On Tue, Jun 14 2016 at  4:19pm -0400,
Jeff Moyer <jmoyer@redhat.com> wrote:

> Mike Snitzer <snitzer@redhat.com> writes:
> 
> > On Tue, Jun 14 2016 at  9:50am -0400,
> > Jeff Moyer <jmoyer@redhat.com> wrote:
> >
> >> "Kani, Toshimitsu" <toshi.kani@hpe.com> writes:
> >> 
> >> >> I had dm-linear and md-raid0 support on my list of things to look at,
> >> >> did you have raid0 in your plans?
> >> >
> >> > Yes, I hope to extend further and raid0 is a good candidate.   
> >> 
> >> dm-flakey would allow more xfstests test cases to run.  I'd say that's
> >> more important than linear or raid0.  ;-)
> >
> > Regardless of which target(s) grow DAX support the most pressing initial
> > concern is getting the DM device stacking correct.  And verifying that
> > IO that cross pmem device boundaries are being properly split by DM
> > core (via drivers/md/dm.c:__split_and_process_non_flush()'s call to
> > max_io_len).
> 
> That was a tongue-in-cheek comment.  You're reading way too much into
> it.
> 
> >> Also, the next step in this work is to then decide how to determine on
> >> what numa node an LBA resides.  We had discussed this at a prior
> >> plumbers conference, and I think the consensus was to use xattrs.
> >> Toshi, do you also plan to do that work?
> >
> > How does the associated NUMA node relate to this?  Does the
> > DM requests_queue need to be setup to only allocate from the NUMA node
> > the pmem device is attached to?  I recently added support for this to
> > DM.  But there will likely be some code need to propagate the NUMA node
> > id accordingly.
> 
> I assume you mean allocate memory (the volatile kind).  That should work
> the same between pmem and regular block devices, no?

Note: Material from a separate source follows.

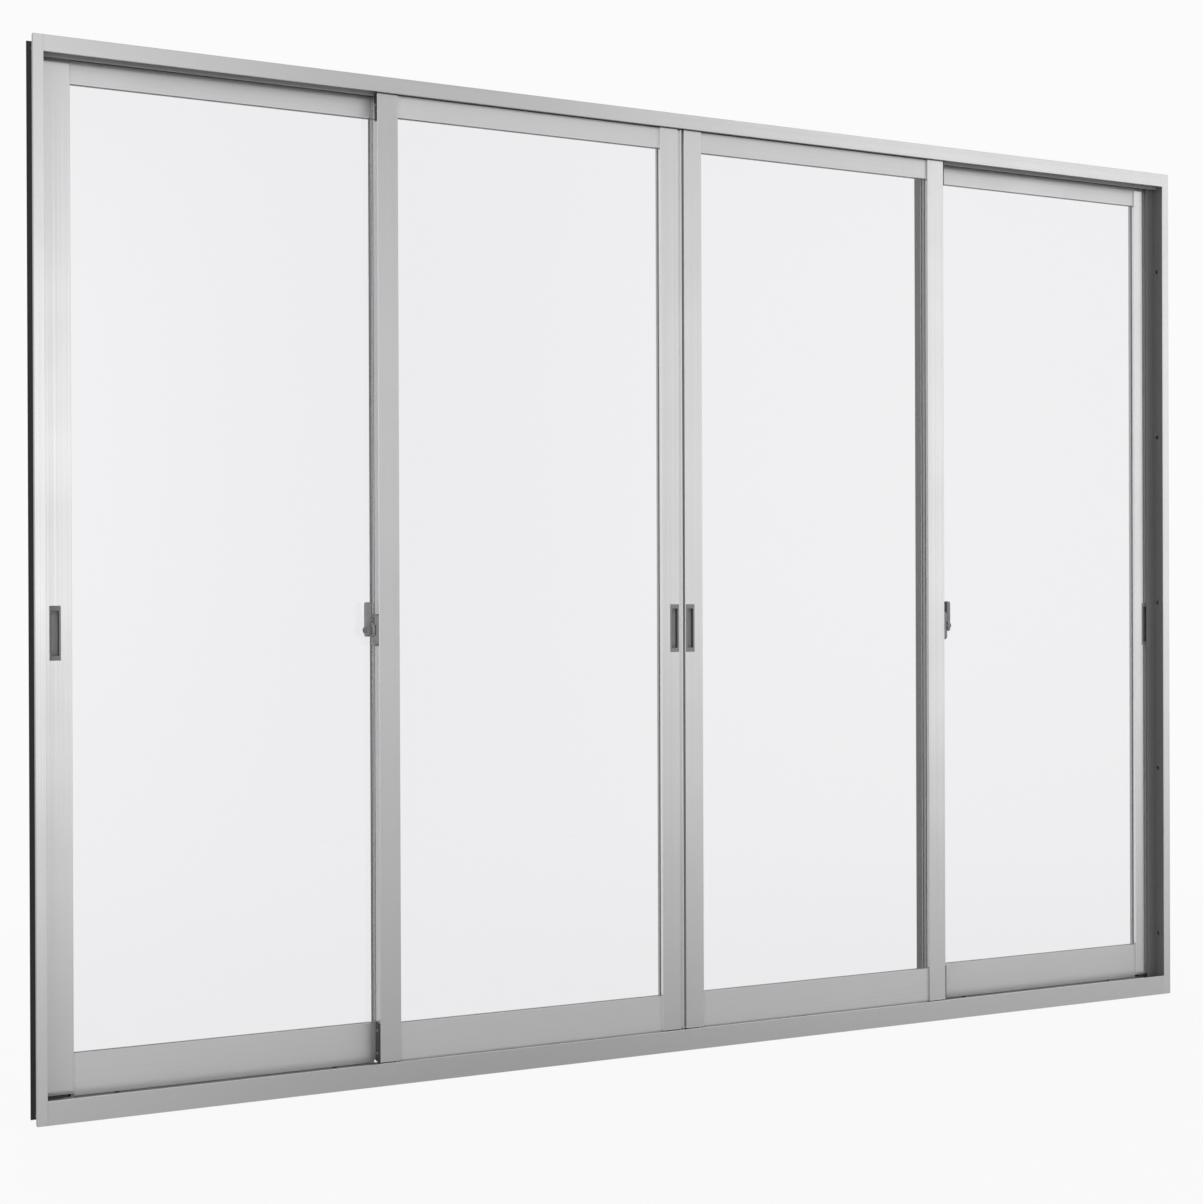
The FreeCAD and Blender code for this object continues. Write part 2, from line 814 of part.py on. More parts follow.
def guide_block(label, edge_x, inward, leaf_y, width):
    """Plastic shoe under a stile, slotted over the track rail."""
    inset = length("guide_block_inset")
    body = add_body(label, (edge_x + inward * inset, leaf_y, rail_bottom))
    tall = length("bottom_rail_drop")
    half_slot = length("roller_slot_width") / 2
    track = length("track_setback")
    back = length("leaf_thickness") - inset
    section = add_sketch(body, label + "_section", "YZ_Plane")
    draw_outline(section, [
        (inset, 0),
        (track - half_slot, 0),
        (track, tall / 2),
        (track + half_slot, 0),
        (back, 0),
        (back, tall),
        (inset, tall),
    ])
    pad(body, section, label + "_shoe", length(width) - inset - "guide_block_end_gap", inward < 0)
    return body


def leaf(label, left_x, leaf_y, left_width, right_width, pull_side, strip=False):
    """One glazed sliding leaf: two stiles, two rails, glazing, rollers, shoes and finger pulls."""
    clear = clear_width
    clear_left = left_x + left_width
    right_x = clear_left + clear + right_width
    pull_left = pull_side < 0
    stile(label + "_left_stile", left_x, 1, leaf_y, left_width, pull_left)
    stile(label + "_right_stile", right_x, -1, leaf_y, right_width, not pull_left, strip)
    top_rail(label + "_top_rail", clear_left, leaf_y, clear)
    bottom_rail(label + "_bottom_rail", clear_left, leaf_y, clear)
    glazing(label, clear_left, leaf_y, clear)
    if pull_left:
        pull_x = clear_left - "pull_centre_from_glass"
    else:
        pull_x = clear_left + clear + "pull_centre_from_glass"
    flush_pulls(label + "_flush_pulls", pull_x, leaf_y)
    left_roller = roller(label + "_roller_left", clear_left + "roller_from_end", leaf_y)
    right_roller = roller(label + "_roller_right", clear_left + clear - "roller_from_end", leaf_y)
    pair(label + "_rollers", left_roller, right_roller)
    left_block = guide_block(label + "_guide_left", left_x, 1, leaf_y, left_width)
    right_block = guide_block(label + "_guide_right", right_x, -1, leaf_y, right_width)
    pair(label + "_guide_blocks", left_block, right_block)


# Locks

def crescent_base(label, edge_x, side):
    """Lock body on the outer edge of a front leaf: waisted plate, boss, pivot pin and its cap."""
    body = add_body(label, (edge_x, front_leaf_y, "crescent_height"))
    half_height = length("crescent_base_height") / 2
    half_depth = length("crescent_base_depth") / 2
    middle = length("crescent_base_setback") + half_depth
    outline = add_sketch(body, label + "_outline", "YZ_Plane")
    draw_outline(outline, [
        (middle + corner[0],) + corner[1:]
        for corner in rounded(half_depth, -half_height, half_height, "crescent_base_radius")])
    pad(body, outline, label + "_plate", "crescent_base_thickness", side < 0)
    outer_face = side * length("crescent_base_thickness")
    half_waist = length("crescent_waist_height") / 2
    waist = add_sketch(body, label + "_waist_outline", "YZ_Plane", outer_face)
    draw_outline(waist, rectangle(0, middle + half_depth * 2, -half_waist, half_waist))
    draw_circle(waist, "crescent_axis_setback", 0, "crescent_boss_radius")
    pocket(body, waist, label + "_waist", "crescent_waist_depth", side < 0)
    reach = (
        length("crescent_base_thickness") + "crescent_gap" + "cam_thickness" + "lever_thickness"
        + "crescent_cap_gap")
    pin = add_sketch(body, label + "_pin_outline", "YZ_Plane")
    draw_circle(pin, "crescent_axis_setback", 0, "crescent_pin_radius")
    pad(body, pin, label + "_pin", reach, side < 0)
    cap = add_sketch(body, label + "_cap_outline", "YZ_Plane", side * reach)
    draw_circle(cap, "crescent_axis_setback", 0, "crescent_cap_radius")
    pad(body, cap, label + "_cap", "crescent_cap_thickness", side < 0)
    keep(label, body)


def crescent_lever(label, edge_x, side):
    """Turning part of the lock: hub, hooked cam rim and thumb lever with a short tail, lever up."""
    body = add_body(label, (edge_x, front_leaf_y + "crescent_axis_setback", "crescent_height"))
    start = side * (length("crescent_base_thickness") + "crescent_gap")
    backwards = side < 0
    cam = add_sketch(body, label + "_cam_outline", "YZ_Plane", start)
    draw_cam(cam)
    pad(body, cam, label + "_cam", "cam_thickness", backwards)
    half = length("lever_width") / 2
    arm = add_sketch(body, label + "_arm_outline", "YZ_Plane", start + side * length("cam_thickness"))
    draw_outline(arm, rounded(half, -length("lever_tail"), "lever_length", "lever_corner_radius"))
    pad(body, arm, label + "_arm", "lever_thickness", backwards)
    bore = add_sketch(body, label + "_bore_outline", "YZ_Plane")
    draw_circle(bore, 0, 0, length("crescent_pin_radius") + "crescent_fit")
    pocket(body, bore, label + "_bore")
    keep(label, body)


def draw_cam(sketch):
    """Round hub joined by a web to a hooked rim, which lies towards the room at rest."""
    hub = length("cam_hub_radius")
    rim = length("cam_radius")
    slot = rim - "cam_rim"
    draw_outline(sketch, [
        around(rim, CAM_RIM_START) + (rim,),
        around(rim, CAM_MOUTH),
        around(slot, CAM_MOUTH) + (-slot,),
        around(slot, CAM_WEB_AT_RIM),
        around(hub, CAM_WEB_AT_HUB) + (hub,),
        around(hub, CAM_HUB_LOW) + (hub,),
        around(hub, CAM_HUB_TOP),
    ])


def keeper(label, stile_edge_x, side):
    """Catch on a rear leaf's stile: a plate with a tongue for the cam to pass behind."""
    tongue_y = length("crescent_axis_setback") + "cam_radius" - "cam_rim" - "keeper_tongue_gap"
    body = add_body(label, (stile_edge_x, rear_leaf_y, "crescent_height"))
    half = length("keeper_height") / 2
    backwards = side < 0
    plate = add_sketch(body, label + "_plate_outline", "YZ_Plane")
    draw_outline(plate, rectangle(0, "keeper_depth", -half, half))
    pad(body, plate, label + "_plate", "keeper_plate", backwards)
    half_tongue = length("keeper_tongue_height") / 2
    shift = length("leaf_thickness") + "leaf_plane_gap"
    back = tongue_y - shift
    tongue = add_sketch(body, label + "_tongue_outline", "YZ_Plane")
    draw_outline(tongue, rectangle(
        back - "keeper_tongue_thickness", back, -half_tongue, half_tongue))
    cam_end = length("crescent_base_thickness") + "crescent_gap" + "cam_thickness"
    pad(body, tongue, label + "_tongue", cam_end - "keeper_end_gap", backwards)
    keep(label, body)


def edge_caps(label, edge_x, side):
    """Plastic covers over the top and bottom of a front leaf's outer edge."""
    thick = length("edge_cap_thickness")
    left = edge_x - thick if side < 0 else edge_x
    top = add_box(
        label + "_top",
        (left, front_leaf_y, leaf_top - "edge_cap_top_height"),
        (thick, length("track_setback") - length("guide_slot_width") / 2, "edge_cap_top_height"))
    bottom = add_box(
        label + "_bottom",
        (left, front_leaf_y, "leaf_bottom"),
        (thick, "leaf_thickness", "edge_cap_bottom_height"))
    pair(label, top, bottom)


jamb("left_jamb", -1, "left_fin_reach")
jamb("right_jamb", 1, "right_fin_reach")
head_track()
sill_track()
jamb_trim("left_trim", -1)
jamb_trim("right_trim", 1)
head_trim()
sill_trim()

leaf("leaf_1", -rear_leaf_outer, rear_leaf_y, "jamb_stile_width", "overlap_stile_width", -1)
leaf("leaf_2", -front_leaf_outer, front_leaf_y, "overlap_stile_width", "meeting_stile_width", 1, True)
leaf("leaf_3", front_leaf_inner, front_leaf_y, "meeting_stile_width", "overlap_stile_width", -1)
leaf("leaf_4", rear_leaf_inner, rear_leaf_y, "overlap_stile_width", "jamb_stile_width", 1)

for number, side in ((2, -1), (3, 1)):
    outer_edge = side * front_leaf_outer
    crescent_base("leaf_%d_crescent_base" % number, outer_edge, side)
    crescent_lever("leaf_%d_crescent_lever" % number, outer_edge, side)
    edge_caps("leaf_%d_edge_caps" % number, outer_edge, side)
for number, side in ((1, -1), (4, 1)):
    keeper("leaf_%d_keeper" % number, side * (rear_leaf_inner + "overlap_stile_width"), side)

doc.recompute()

faults = []
for obj in doc.Objects:
    if "Invalid" in obj.State or "Error" in obj.State:
        faults.append("%s is in state %s" % (obj.Name, obj.State))
for label, obj in parts.items():
    if obj.Shape.isNull() or not obj.Shape.isValid():
        faults.append("%s has no valid shape" % label)
if faults:
    raise RuntimeError("; ".join(faults))

os.makedirs("parts", exist_ok=True)
total = 0.0
for label, obj in parts.items():
    obj.Shape.exportStep("parts/%s.step" % label)
    total += obj.Shape.Volume
print("%d parts, %.4f cubic metres of solid" % (len(parts), total / 1e9))
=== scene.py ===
import math
import bpy
from mathutils import Matrix, Vector


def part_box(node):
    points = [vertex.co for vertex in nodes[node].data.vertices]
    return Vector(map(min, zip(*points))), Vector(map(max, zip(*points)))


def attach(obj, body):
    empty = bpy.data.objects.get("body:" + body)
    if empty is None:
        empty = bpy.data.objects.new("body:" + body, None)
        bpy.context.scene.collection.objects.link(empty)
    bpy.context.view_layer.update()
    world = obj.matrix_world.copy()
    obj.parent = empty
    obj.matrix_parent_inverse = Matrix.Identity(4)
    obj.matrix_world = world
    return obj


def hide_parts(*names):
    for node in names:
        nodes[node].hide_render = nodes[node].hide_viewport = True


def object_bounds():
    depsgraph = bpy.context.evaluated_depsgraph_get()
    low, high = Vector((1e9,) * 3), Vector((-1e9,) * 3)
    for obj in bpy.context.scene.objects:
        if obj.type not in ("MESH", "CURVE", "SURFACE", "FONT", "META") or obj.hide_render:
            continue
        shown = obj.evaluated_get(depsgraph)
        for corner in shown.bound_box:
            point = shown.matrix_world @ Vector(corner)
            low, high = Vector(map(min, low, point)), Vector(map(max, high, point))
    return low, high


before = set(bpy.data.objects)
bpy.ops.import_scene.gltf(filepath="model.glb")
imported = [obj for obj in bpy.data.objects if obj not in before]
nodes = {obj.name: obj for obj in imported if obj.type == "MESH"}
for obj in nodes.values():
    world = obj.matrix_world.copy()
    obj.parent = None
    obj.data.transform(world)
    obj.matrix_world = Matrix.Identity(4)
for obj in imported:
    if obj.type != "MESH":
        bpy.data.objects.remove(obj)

# Four-leaf glass sliding patio door, seen from indoors, in metres.
# The indoor side faces -Y, the door's left is -X and +Z points up.
cad_low, cad_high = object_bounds()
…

This is the commit I made to train DM to be numa node aware:
115485e83f497fdf9b4 ("dm: add 'dm_numa_node' module parameter")

As is the DM code is focused on memory allocations.  But I think blk-mq
may use the NUMA node for via tag_set->numa_node.  But that is moot
given pmem is bio-based right?

Steps could be taken to make all threads DM creates for a a given device
get pinned to the specified NUMA node too.